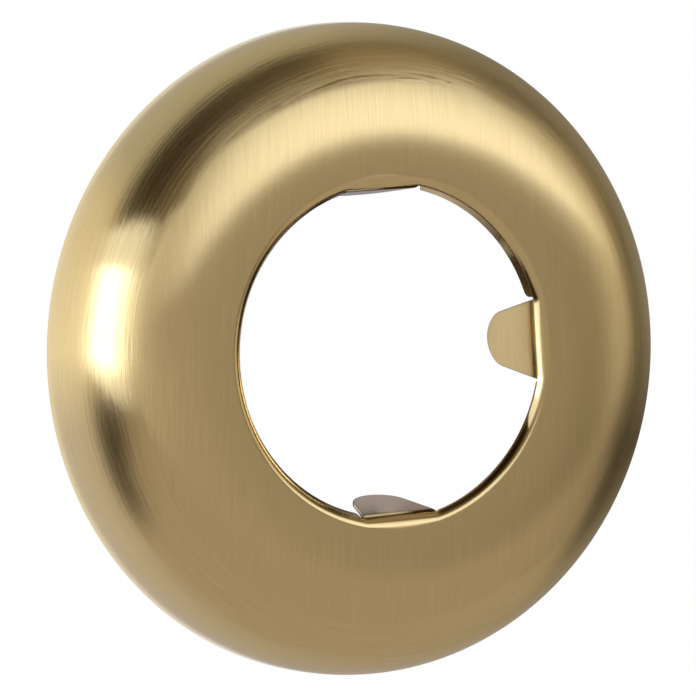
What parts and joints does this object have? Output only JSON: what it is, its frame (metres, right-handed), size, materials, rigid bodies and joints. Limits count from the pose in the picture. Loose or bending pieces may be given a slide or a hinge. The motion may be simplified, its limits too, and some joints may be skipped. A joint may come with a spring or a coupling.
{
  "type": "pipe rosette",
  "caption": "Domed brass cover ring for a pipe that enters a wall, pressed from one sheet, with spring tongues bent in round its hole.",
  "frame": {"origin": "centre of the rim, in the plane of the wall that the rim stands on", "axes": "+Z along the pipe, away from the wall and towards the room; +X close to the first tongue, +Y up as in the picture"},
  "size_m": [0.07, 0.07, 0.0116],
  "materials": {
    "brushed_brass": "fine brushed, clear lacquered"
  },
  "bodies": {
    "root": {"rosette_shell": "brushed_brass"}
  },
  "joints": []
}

⁂

WHAT IS NEEDED: Please repeat the listing above in full and exactly.

WRITTEN SOLUTION:
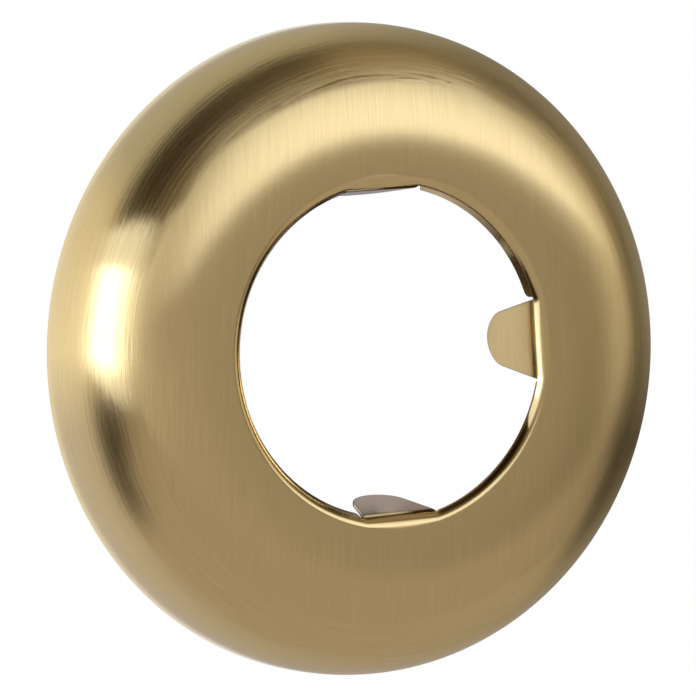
What parts and joints does this object have? Output only JSON: what it is, its frame (metres, right-handed), size, materials, rigid bodies and joints. Limits count from the pose in the picture. Loose or bending pieces may be given a slide or a hinge. The motion may be simplified, its limits too, and some joints may be skipped. A joint may come with a spring or a coupling.
{
  "type": "pipe rosette",
  "caption": "Domed brass cover ring for a pipe that enters a wall, pressed from one sheet, with spring tongues bent in round its hole.",
  "frame": {"origin": "centre of the rim, in the plane of the wall that the rim stands on", "axes": "+Z along the pipe, away from the wall and towards the room; +X close to the first tongue, +Y up as in the picture"},
  "size_m": [0.07, 0.07, 0.0116],
  "materials": {
    "brushed_brass": "fine brushed, clear lacquered"
  },
  "bodies": {
    "root": {"rosette_shell": "brushed_brass"}
  },
  "joints": []
}